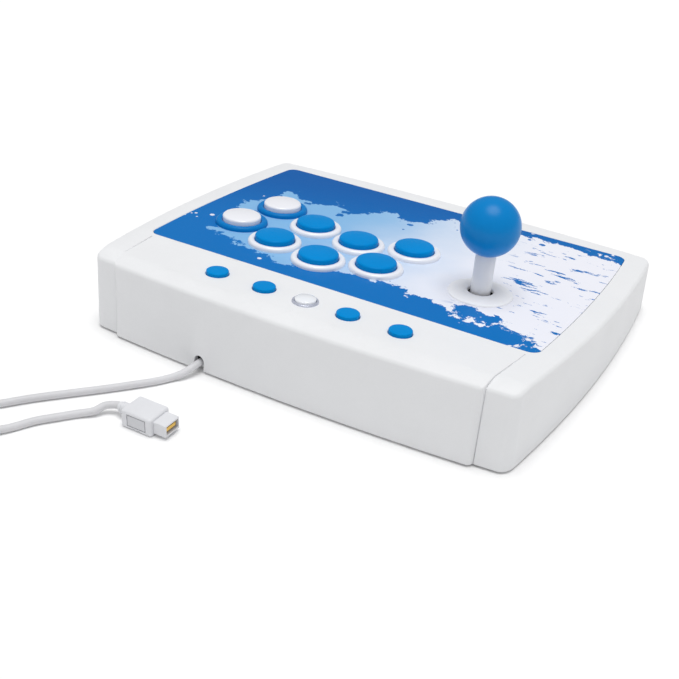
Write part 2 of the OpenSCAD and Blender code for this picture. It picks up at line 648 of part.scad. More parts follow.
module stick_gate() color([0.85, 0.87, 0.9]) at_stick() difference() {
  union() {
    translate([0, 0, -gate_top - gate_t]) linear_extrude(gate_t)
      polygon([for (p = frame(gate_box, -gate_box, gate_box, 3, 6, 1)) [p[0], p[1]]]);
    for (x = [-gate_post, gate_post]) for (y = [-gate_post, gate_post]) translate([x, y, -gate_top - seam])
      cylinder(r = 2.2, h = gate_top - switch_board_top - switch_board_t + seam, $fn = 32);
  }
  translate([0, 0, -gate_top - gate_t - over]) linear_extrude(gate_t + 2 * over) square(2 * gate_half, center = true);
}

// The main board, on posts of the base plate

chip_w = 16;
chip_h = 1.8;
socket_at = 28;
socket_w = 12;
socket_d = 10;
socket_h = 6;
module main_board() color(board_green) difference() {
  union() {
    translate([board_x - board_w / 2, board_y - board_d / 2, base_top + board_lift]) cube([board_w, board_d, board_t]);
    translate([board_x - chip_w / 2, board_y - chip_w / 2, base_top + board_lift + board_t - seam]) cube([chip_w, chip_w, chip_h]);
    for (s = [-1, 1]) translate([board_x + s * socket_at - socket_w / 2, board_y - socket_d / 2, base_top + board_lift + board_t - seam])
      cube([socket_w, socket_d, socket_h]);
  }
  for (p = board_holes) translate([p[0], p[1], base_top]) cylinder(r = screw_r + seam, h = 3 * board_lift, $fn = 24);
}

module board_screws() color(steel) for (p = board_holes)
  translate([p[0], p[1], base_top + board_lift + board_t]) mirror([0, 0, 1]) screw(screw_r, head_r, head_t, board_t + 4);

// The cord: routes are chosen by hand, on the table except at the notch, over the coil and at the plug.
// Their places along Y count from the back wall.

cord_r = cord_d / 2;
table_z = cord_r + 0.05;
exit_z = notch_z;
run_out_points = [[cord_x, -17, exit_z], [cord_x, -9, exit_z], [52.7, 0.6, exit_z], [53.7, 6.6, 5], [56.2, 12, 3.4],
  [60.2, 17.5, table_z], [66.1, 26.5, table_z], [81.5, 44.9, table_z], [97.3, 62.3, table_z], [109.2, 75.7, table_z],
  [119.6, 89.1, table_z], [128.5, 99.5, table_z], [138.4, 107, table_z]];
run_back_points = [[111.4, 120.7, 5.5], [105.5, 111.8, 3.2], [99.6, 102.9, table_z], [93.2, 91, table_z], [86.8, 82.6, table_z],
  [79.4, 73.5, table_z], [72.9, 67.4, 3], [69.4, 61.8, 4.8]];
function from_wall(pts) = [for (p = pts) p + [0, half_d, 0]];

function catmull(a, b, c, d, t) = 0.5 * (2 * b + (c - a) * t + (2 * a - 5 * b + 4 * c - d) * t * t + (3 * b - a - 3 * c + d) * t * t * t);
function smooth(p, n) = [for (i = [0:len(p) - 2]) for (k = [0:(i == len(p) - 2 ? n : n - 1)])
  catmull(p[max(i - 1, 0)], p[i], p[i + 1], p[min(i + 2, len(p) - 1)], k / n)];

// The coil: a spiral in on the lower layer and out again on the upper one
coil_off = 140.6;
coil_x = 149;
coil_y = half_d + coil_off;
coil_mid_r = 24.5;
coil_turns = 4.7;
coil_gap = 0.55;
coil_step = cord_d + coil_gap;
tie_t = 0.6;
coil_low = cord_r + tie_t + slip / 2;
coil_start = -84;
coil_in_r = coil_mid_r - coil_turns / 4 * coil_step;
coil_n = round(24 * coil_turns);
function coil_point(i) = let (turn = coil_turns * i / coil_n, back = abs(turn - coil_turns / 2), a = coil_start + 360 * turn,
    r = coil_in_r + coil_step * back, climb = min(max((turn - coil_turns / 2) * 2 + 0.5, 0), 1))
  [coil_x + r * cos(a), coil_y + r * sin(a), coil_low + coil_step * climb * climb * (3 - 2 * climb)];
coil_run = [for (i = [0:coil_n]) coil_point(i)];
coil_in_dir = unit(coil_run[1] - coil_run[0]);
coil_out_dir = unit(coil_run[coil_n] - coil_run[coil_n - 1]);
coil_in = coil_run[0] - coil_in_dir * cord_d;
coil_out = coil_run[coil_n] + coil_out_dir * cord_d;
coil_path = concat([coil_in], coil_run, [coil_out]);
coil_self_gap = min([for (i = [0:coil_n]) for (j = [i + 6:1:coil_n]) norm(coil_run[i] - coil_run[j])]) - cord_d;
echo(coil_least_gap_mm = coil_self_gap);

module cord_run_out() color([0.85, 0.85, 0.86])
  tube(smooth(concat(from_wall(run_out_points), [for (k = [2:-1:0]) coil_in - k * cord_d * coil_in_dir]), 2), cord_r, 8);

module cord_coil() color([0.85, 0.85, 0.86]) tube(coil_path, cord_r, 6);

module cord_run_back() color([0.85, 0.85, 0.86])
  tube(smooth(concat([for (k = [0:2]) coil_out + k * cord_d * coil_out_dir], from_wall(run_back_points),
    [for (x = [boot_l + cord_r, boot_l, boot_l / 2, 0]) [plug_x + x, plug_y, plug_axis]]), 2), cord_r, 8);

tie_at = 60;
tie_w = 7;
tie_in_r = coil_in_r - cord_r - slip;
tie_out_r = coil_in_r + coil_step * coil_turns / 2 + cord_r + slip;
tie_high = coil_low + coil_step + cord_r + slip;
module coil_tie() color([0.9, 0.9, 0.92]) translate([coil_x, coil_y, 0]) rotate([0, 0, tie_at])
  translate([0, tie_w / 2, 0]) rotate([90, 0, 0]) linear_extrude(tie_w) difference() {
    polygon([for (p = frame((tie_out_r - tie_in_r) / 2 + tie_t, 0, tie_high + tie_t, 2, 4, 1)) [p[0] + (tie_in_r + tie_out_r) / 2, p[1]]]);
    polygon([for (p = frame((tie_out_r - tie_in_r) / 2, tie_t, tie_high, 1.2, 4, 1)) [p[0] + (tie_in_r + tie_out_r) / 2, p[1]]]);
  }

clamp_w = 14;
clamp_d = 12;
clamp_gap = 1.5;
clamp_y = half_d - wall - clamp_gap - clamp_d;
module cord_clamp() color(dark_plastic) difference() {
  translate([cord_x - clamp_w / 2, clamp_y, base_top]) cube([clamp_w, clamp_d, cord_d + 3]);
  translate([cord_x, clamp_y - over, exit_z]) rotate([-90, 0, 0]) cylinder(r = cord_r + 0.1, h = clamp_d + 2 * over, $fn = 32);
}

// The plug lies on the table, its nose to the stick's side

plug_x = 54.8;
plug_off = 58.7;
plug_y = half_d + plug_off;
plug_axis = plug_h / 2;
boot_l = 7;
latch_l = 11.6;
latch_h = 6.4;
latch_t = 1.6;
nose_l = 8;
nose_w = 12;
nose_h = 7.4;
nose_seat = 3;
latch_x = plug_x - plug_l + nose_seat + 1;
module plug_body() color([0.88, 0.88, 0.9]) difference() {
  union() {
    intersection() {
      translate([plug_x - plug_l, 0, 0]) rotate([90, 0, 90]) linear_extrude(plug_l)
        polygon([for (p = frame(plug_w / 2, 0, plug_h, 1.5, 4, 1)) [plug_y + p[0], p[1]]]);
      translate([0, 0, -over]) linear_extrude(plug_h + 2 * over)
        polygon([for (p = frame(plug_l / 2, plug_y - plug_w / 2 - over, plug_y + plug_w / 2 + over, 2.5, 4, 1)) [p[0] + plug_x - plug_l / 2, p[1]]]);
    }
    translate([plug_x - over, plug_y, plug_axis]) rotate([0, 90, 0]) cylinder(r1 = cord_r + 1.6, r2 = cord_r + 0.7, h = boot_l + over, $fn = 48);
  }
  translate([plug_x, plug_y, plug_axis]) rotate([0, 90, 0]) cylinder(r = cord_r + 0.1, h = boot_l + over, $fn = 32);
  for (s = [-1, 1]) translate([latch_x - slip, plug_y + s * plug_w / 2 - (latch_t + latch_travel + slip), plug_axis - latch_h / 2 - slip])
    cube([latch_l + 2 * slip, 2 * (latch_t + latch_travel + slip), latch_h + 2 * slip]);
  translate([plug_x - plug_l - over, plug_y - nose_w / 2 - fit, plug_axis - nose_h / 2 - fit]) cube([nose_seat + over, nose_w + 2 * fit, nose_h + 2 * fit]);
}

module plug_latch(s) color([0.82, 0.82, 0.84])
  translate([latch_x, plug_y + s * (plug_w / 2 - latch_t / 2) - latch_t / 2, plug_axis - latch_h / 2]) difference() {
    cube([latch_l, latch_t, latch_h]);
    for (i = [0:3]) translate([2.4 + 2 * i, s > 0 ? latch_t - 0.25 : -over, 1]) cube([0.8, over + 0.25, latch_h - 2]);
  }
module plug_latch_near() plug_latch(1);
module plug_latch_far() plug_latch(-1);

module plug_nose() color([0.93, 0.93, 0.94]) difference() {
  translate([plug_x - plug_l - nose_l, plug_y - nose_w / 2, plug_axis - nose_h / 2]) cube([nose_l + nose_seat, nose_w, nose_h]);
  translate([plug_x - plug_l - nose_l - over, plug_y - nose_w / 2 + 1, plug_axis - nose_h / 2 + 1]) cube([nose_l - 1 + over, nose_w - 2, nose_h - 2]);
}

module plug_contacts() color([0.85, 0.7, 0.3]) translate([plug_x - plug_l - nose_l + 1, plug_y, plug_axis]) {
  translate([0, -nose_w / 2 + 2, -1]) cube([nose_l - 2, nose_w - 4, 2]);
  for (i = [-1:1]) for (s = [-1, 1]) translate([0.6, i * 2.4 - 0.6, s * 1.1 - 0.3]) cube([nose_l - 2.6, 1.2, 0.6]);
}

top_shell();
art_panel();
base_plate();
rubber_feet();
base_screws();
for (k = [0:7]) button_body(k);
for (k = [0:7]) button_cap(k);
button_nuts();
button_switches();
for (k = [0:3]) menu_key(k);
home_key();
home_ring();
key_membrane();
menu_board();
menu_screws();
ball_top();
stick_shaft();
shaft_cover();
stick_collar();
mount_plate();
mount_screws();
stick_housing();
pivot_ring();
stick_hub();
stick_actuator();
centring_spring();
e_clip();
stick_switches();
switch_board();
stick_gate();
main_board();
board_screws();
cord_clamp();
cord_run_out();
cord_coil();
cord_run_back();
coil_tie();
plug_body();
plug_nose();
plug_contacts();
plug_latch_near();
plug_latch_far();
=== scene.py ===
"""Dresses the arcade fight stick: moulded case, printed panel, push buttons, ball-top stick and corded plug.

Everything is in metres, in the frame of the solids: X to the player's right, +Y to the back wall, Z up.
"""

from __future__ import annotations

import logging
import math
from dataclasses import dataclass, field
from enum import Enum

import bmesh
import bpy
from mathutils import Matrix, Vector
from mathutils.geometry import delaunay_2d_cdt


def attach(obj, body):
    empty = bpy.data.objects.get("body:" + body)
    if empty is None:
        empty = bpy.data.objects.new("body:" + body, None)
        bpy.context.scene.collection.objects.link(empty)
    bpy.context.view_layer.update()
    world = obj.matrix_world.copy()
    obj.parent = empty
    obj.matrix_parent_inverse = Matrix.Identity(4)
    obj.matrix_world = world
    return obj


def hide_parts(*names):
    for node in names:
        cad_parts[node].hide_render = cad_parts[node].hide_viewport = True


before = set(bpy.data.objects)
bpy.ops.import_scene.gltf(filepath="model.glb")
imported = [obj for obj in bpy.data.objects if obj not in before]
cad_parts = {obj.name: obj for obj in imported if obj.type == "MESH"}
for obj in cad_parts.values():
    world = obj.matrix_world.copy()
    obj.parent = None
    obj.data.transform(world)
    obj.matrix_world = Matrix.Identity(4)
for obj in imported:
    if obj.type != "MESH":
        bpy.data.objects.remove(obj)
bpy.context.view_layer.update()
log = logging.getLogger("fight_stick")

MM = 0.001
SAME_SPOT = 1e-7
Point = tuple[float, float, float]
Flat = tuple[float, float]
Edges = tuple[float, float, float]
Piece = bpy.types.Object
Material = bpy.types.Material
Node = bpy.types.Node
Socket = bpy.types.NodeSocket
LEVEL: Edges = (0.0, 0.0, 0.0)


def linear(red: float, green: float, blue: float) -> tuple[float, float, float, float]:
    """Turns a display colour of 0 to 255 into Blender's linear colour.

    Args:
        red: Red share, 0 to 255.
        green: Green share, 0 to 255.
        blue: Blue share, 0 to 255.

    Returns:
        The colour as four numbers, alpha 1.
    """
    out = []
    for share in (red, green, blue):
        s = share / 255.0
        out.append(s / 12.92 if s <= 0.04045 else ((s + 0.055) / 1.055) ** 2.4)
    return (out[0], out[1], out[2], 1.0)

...

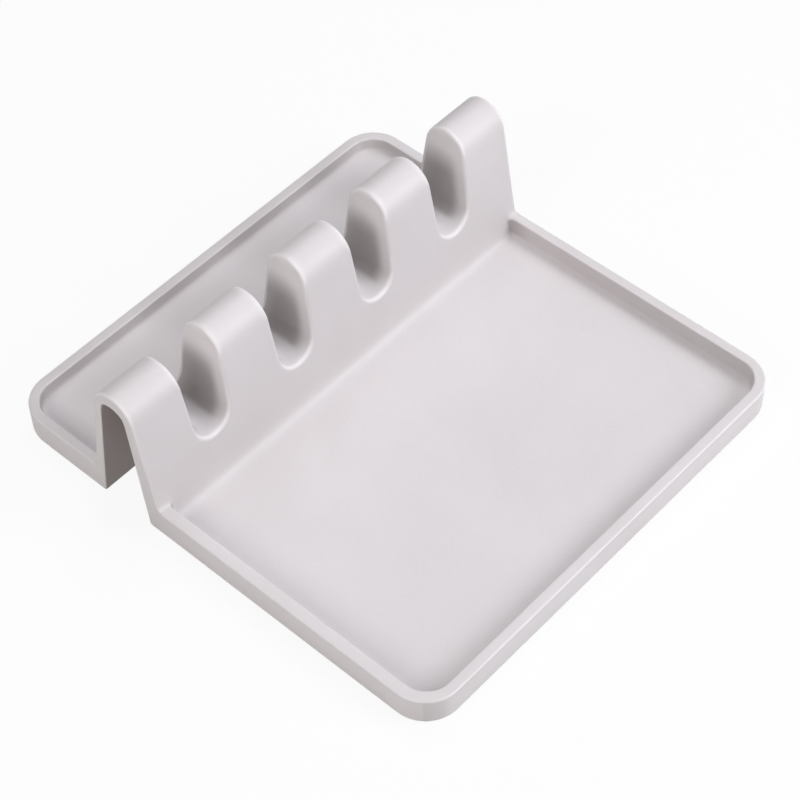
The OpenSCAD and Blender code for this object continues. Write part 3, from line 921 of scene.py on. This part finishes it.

To do
Everything from the line with "Write part 2" through the line with "the back wall." is to be output exactly; leave out all other lines.

Exercise response
Write part 2 of the OpenSCAD and Blender code for this picture. It picks up at line 648 of part.scad. More parts follow.
module stick_gate() color([0.85, 0.87, 0.9]) at_stick() difference() {
  union() {
    translate([0, 0, -gate_top - gate_t]) linear_extrude(gate_t)
      polygon([for (p = frame(gate_box, -gate_box, gate_box, 3, 6, 1)) [p[0], p[1]]]);
    for (x = [-gate_post, gate_post]) for (y = [-gate_post, gate_post]) translate([x, y, -gate_top - seam])
      cylinder(r = 2.2, h = gate_top - switch_board_top - switch_board_t + seam, $fn = 32);
  }
  translate([0, 0, -gate_top - gate_t - over]) linear_extrude(gate_t + 2 * over) square(2 * gate_half, center = true);
}

// The main board, on posts of the base plate

chip_w = 16;
chip_h = 1.8;
socket_at = 28;
socket_w = 12;
socket_d = 10;
socket_h = 6;
module main_board() color(board_green) difference() {
  union() {
    translate([board_x - board_w / 2, board_y - board_d / 2, base_top + board_lift]) cube([board_w, board_d, board_t]);
    translate([board_x - chip_w / 2, board_y - chip_w / 2, base_top + board_lift + board_t - seam]) cube([chip_w, chip_w, chip_h]);
    for (s = [-1, 1]) translate([board_x + s * socket_at - socket_w / 2, board_y - socket_d / 2, base_top + board_lift + board_t - seam])
      cube([socket_w, socket_d, socket_h]);
  }
  for (p = board_holes) translate([p[0], p[1], base_top]) cylinder(r = screw_r + seam, h = 3 * board_lift, $fn = 24);
}

module board_screws() color(steel) for (p = board_holes)
  translate([p[0], p[1], base_top + board_lift + board_t]) mirror([0, 0, 1]) screw(screw_r, head_r, head_t, board_t + 4);

// The cord: routes are chosen by hand, on the table except at the notch, over the coil and at the plug.
// Their places along Y count from the back wall.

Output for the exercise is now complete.